Mr. Johnson lost his job after he abandoned the discount system abruptly in favor of everyday low prices and sales plunged. But retail executives said he hit on an important insight, that prices had lost their integrity.
Retailers are supposed to offer items at regular prices "for a reasonably substantial period of time" before marking them down, according to the Federal Trade Commission.
Cynthia Spann is suing Penney over what she says are phantom discounts. She bought three blouses at 40% off the regular price of $30 in March 2011, according to her complaint. But instead of $30, the prevailing price for the blouses in the three months preceding her purchase was $17.99—exactly the same as the sale price she paid, the lawsuit alleges. Ms. Spann said in the complaint that she wouldn't have bought the blouses if she had known the discount wasn't real.

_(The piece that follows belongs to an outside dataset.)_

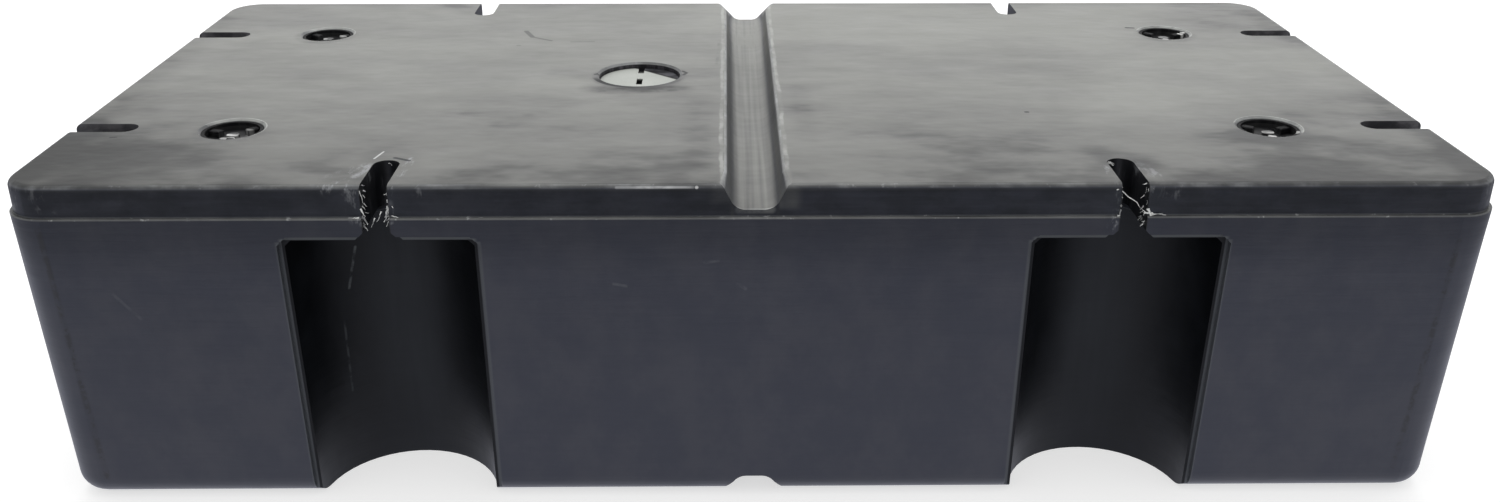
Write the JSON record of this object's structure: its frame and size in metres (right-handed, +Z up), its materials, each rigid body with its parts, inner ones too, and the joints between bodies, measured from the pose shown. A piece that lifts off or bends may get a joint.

Through her lawyer, Ms. Spann declined to be interviewed.
A spokeswoman for Penney declined to comment on the litigation, but said the retailer's policy is to sell all items at their original price for a reasonable period of time before putting them on sale.
Similar cases are pending against Kohl's Corp. and Jos A. Bank Clothiers Inc. A Kohl's spokeswoman didn't reply to requests for comment. In its most recent quarterly filing, the company said the legal proceedings it faces likely won't have a material effect. A Jos A. Bank spokesman declined to comment on the pending litigation or the company's pricing strategy, but said two other lawsuits making similar claims were dismissed earlier this year.
Retailers, having trained customers to shop for deals, are stuck with the strategy for now. Macy's tried to cut back on coupons in 2007.
"Customers stopped shopping," said Chief Executive Terry Lundgren, "so we knew that was a bad idea."